- **Task brief**:
Can you reproduce the data beneath, keeping every line exact?

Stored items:
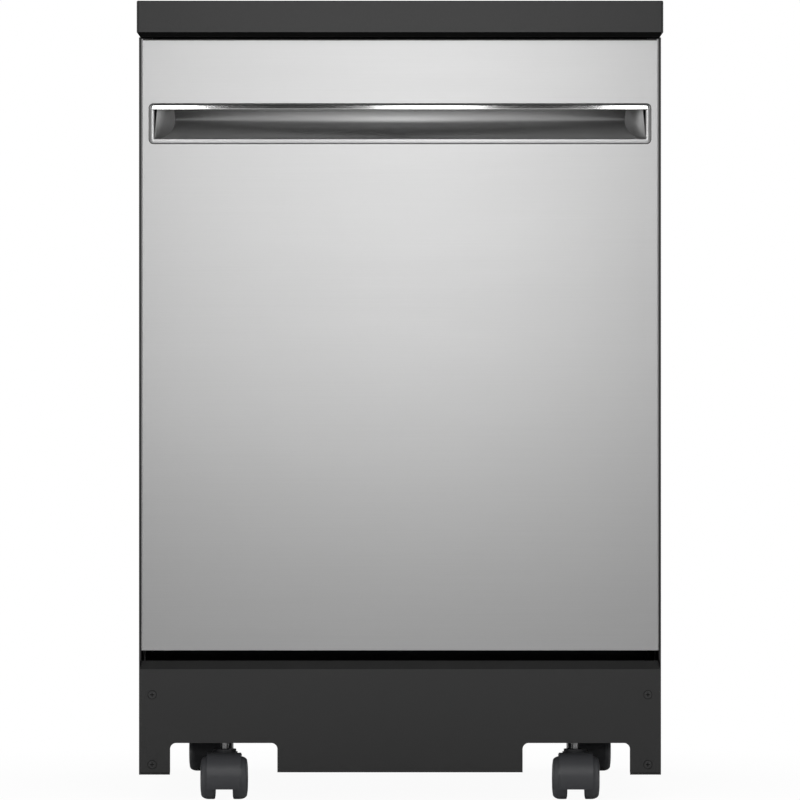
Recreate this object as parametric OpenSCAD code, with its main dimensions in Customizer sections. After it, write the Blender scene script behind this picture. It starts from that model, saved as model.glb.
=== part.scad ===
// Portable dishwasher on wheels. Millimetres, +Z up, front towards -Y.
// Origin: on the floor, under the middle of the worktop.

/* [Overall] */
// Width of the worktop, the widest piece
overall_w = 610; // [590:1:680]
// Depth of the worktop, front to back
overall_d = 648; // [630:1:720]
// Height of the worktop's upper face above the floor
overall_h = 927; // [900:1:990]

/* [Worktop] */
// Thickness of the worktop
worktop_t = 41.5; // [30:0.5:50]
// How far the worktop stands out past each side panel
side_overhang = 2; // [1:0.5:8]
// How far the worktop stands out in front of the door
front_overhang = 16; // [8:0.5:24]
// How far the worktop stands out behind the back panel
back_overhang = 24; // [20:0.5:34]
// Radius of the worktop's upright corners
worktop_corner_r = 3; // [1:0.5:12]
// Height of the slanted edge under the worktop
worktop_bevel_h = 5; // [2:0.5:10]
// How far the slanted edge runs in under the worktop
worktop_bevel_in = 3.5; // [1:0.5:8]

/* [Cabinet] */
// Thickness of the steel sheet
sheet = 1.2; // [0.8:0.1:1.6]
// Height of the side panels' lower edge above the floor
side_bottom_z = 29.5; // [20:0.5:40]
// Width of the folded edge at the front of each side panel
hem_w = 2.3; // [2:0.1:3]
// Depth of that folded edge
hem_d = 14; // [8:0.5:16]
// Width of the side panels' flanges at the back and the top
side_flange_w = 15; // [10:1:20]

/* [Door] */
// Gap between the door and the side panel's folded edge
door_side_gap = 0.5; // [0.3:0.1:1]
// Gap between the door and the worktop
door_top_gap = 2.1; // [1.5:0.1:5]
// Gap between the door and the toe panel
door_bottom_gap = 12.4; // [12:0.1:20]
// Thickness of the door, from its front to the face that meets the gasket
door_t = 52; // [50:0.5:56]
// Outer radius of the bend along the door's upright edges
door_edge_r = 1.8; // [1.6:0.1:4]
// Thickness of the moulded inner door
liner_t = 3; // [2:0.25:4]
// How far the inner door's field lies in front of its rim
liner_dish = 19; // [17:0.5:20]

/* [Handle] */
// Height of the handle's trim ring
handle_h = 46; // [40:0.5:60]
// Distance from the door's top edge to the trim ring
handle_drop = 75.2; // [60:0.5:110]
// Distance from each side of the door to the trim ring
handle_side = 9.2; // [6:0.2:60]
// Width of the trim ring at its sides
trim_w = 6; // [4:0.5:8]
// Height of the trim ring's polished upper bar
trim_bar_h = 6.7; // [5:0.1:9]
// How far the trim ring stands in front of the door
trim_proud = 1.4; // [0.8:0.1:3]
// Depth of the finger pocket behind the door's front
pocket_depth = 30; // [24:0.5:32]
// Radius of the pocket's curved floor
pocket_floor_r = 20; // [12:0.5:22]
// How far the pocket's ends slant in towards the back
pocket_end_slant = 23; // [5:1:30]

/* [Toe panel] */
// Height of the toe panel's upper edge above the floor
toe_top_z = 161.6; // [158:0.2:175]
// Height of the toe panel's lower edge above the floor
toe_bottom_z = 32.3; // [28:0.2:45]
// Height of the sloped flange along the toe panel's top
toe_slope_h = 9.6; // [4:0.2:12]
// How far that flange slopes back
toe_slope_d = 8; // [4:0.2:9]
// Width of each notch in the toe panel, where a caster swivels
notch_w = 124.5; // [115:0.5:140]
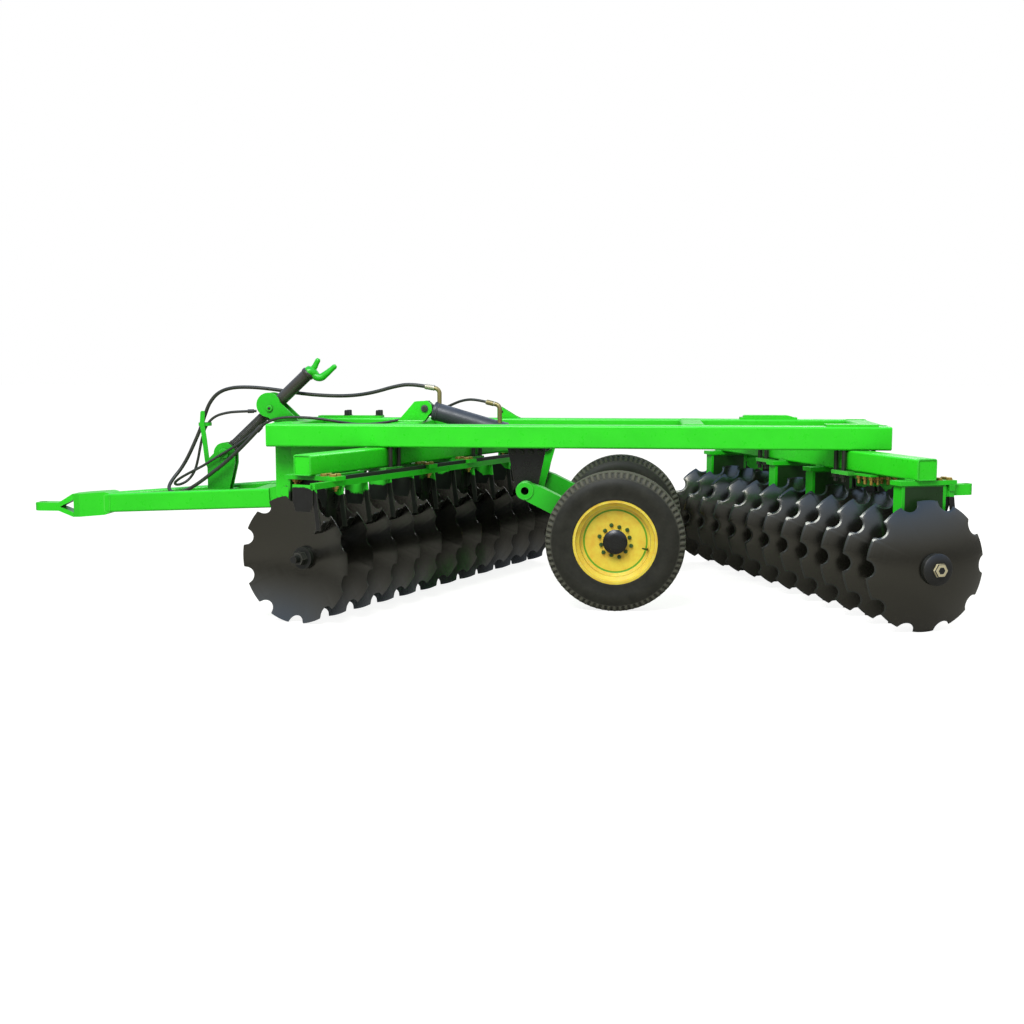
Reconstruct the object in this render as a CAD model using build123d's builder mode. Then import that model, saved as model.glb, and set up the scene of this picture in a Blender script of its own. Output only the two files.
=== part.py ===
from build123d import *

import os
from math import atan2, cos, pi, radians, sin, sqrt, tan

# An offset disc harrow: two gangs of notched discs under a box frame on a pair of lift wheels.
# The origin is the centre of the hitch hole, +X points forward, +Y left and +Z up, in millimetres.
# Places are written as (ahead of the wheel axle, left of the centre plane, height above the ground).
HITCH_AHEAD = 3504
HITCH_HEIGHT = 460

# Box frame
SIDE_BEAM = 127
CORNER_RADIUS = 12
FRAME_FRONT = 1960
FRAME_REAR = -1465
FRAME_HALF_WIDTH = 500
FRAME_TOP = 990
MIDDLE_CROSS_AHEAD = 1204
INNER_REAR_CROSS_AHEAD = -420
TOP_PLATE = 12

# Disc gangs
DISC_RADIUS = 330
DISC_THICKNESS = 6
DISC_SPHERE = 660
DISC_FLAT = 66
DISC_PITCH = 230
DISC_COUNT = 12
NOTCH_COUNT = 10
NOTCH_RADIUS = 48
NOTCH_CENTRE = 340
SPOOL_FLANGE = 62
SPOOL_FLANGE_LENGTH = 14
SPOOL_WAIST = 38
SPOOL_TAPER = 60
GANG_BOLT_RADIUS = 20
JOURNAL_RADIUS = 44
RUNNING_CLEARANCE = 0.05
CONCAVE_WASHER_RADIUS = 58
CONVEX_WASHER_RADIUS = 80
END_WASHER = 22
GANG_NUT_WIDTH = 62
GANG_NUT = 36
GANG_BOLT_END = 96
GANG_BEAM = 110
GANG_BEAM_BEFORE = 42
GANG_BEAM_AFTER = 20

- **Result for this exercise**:
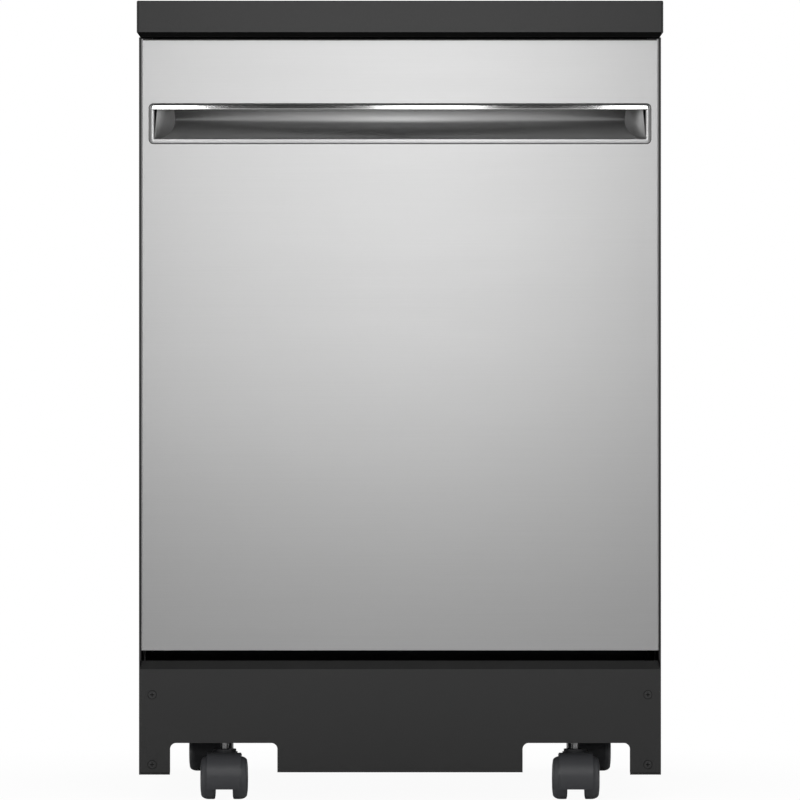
Recreate this object as parametric OpenSCAD code, with its main dimensions in Customizer sections. After it, write the Blender scene script behind this picture. It starts from that model, saved as model.glb.
=== part.scad ===
// Portable dishwasher on wheels. Millimetres, +Z up, front towards -Y.
// Origin: on the floor, under the middle of the worktop.

/* [Overall] */
// Width of the worktop, the widest piece
overall_w = 610; // [590:1:680]
// Depth of the worktop, front to back
overall_d = 648; // [630:1:720]
// Height of the worktop's upper face above the floor
overall_h = 927; // [900:1:990]

/* [Worktop] */
// Thickness of the worktop
worktop_t = 41.5; // [30:0.5:50]
// How far the worktop stands out past each side panel
side_overhang = 2; // [1:0.5:8]
// How far the worktop stands out in front of the door
front_overhang = 16; // [8:0.5:24]
// How far the worktop stands out behind the back panel
back_overhang = 24; // [20:0.5:34]
// Radius of the worktop's upright corners
worktop_corner_r = 3; // [1:0.5:12]
// Height of the slanted edge under the worktop
worktop_bevel_h = 5; // [2:0.5:10]
// How far the slanted edge runs in under the worktop
worktop_bevel_in = 3.5; // [1:0.5:8]

/* [Cabinet] */
// Thickness of the steel sheet
sheet = 1.2; // [0.8:0.1:1.6]
// Height of the side panels' lower edge above the floor
side_bottom_z = 29.5; // [20:0.5:40]
// Width of the folded edge at the front of each side panel
hem_w = 2.3; // [2:0.1:3]
// Depth of that folded edge
hem_d = 14; // [8:0.5:16]
// Width of the side panels' flanges at the back and the top
side_flange_w = 15; // [10:1:20]

/* [Door] */
// Gap between the door and the side panel's folded edge
door_side_gap = 0.5; // [0.3:0.1:1]
// Gap between the door and the worktop
door_top_gap = 2.1; // [1.5:0.1:5]
// Gap between the door and the toe panel
door_bottom_gap = 12.4; // [12:0.1:20]
// Thickness of the door, from its front to the face that meets the gasket
door_t = 52; // [50:0.5:56]
// Outer radius of the bend along the door's upright edges
door_edge_r = 1.8; // [1.6:0.1:4]
// Thickness of the moulded inner door
liner_t = 3; // [2:0.25:4]
// How far the inner door's field lies in front of its rim
liner_dish = 19; // [17:0.5:20]

/* [Handle] */
// Height of the handle's trim ring
handle_h = 46; // [40:0.5:60]
// Distance from the door's top edge to the trim ring
handle_drop = 75.2; // [60:0.5:110]
// Distance from each side of the door to the trim ring
handle_side = 9.2; // [6:0.2:60]
// Width of the trim ring at its sides
trim_w = 6; // [4:0.5:8]
// Height of the trim ring's polished upper bar
trim_bar_h = 6.7; // [5:0.1:9]
// How far the trim ring stands in front of the door
trim_proud = 1.4; // [0.8:0.1:3]
// Depth of the finger pocket behind the door's front
pocket_depth = 30; // [24:0.5:32]
// Radius of the pocket's curved floor
pocket_floor_r = 20; // [12:0.5:22]
// How far the pocket's ends slant in towards the back
pocket_end_slant = 23; // [5:1:30]

/* [Toe panel] */
// Height of the toe panel's upper edge above the floor
toe_top_z = 161.6; // [158:0.2:175]
// Height of the toe panel's lower edge above the floor
toe_bottom_z = 32.3; // [28:0.2:45]
// Height of the sloped flange along the toe panel's top
toe_slope_h = 9.6; // [4:0.2:12]
// How far that flange slopes back
toe_slope_d = 8; // [4:0.2:9]
// Width of each notch in the toe panel, where a caster swivels
notch_w = 124.5; // [115:0.5:140]
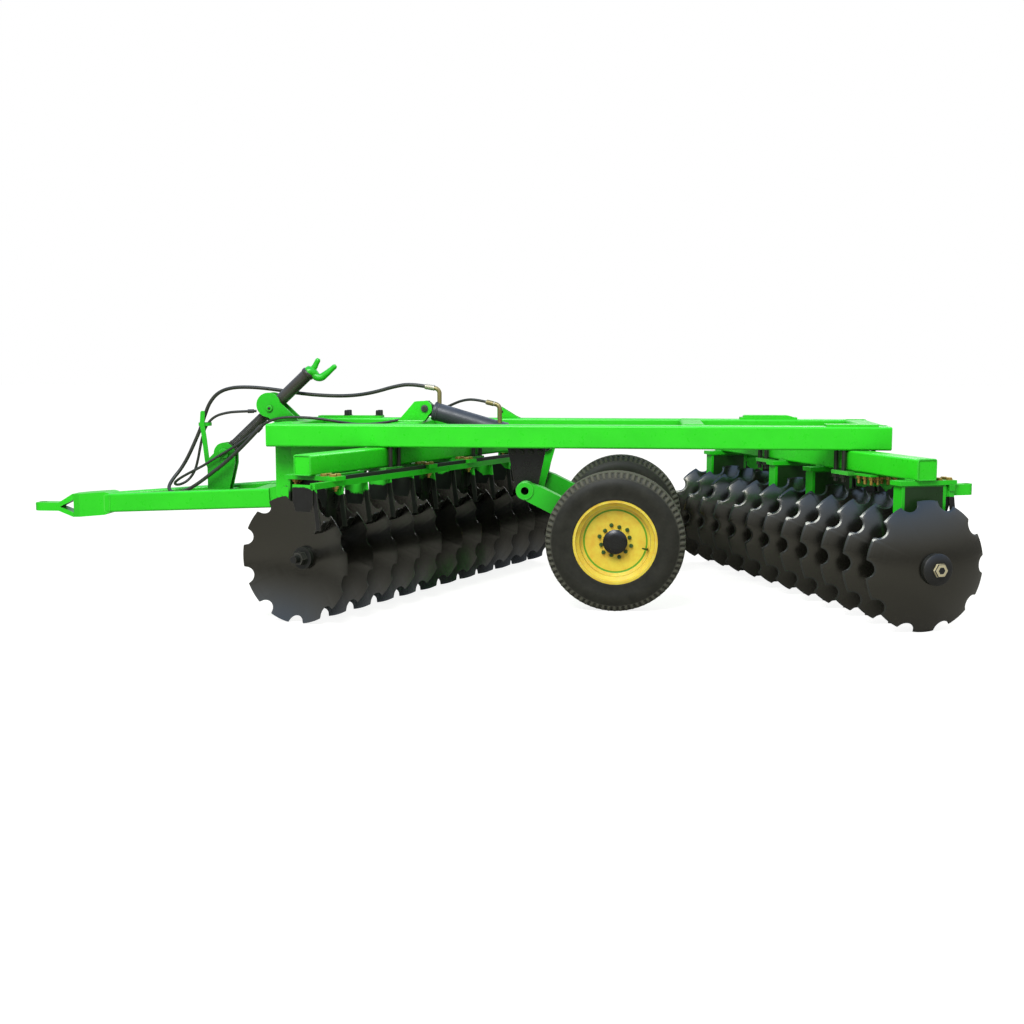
Reconstruct the object in this render as a CAD model using build123d's builder mode. Then import that model, saved as model.glb, and set up the scene of this picture in a Blender script of its own. Output only the two files.
=== part.py ===
from build123d import *

import os
from math import atan2, cos, pi, radians, sin, sqrt, tan

# An offset disc harrow: two gangs of notched discs under a box frame on a pair of lift wheels.
# The origin is the centre of the hitch hole, +X points forward, +Y left and +Z up, in millimetres.
# Places are written as (ahead of the wheel axle, left of the centre plane, height above the ground).
HITCH_AHEAD = 3504
HITCH_HEIGHT = 460

# Box frame
SIDE_BEAM = 127
CORNER_RADIUS = 12
FRAME_FRONT = 1960
FRAME_REAR = -1465
FRAME_HALF_WIDTH = 500
FRAME_TOP = 990
MIDDLE_CROSS_AHEAD = 1204
INNER_REAR_CROSS_AHEAD = -420
TOP_PLATE = 12

# Disc gangs
DISC_RADIUS = 330
DISC_THICKNESS = 6
DISC_SPHERE = 660
DISC_FLAT = 66
DISC_PITCH = 230
DISC_COUNT = 12
NOTCH_COUNT = 10
NOTCH_RADIUS = 48
NOTCH_CENTRE = 340
SPOOL_FLANGE = 62
SPOOL_FLANGE_LENGTH = 14
SPOOL_WAIST = 38
SPOOL_TAPER = 60
GANG_BOLT_RADIUS = 20
JOURNAL_RADIUS = 44
RUNNING_CLEARANCE = 0.05
CONCAVE_WASHER_RADIUS = 58
CONVEX_WASHER_RADIUS = 80
END_WASHER = 22
GANG_NUT_WIDTH = 62
GANG_NUT = 36
GANG_BOLT_END = 96
GANG_BEAM = 110
GANG_BEAM_BEFORE = 42
GANG_BEAM_AFTER = 20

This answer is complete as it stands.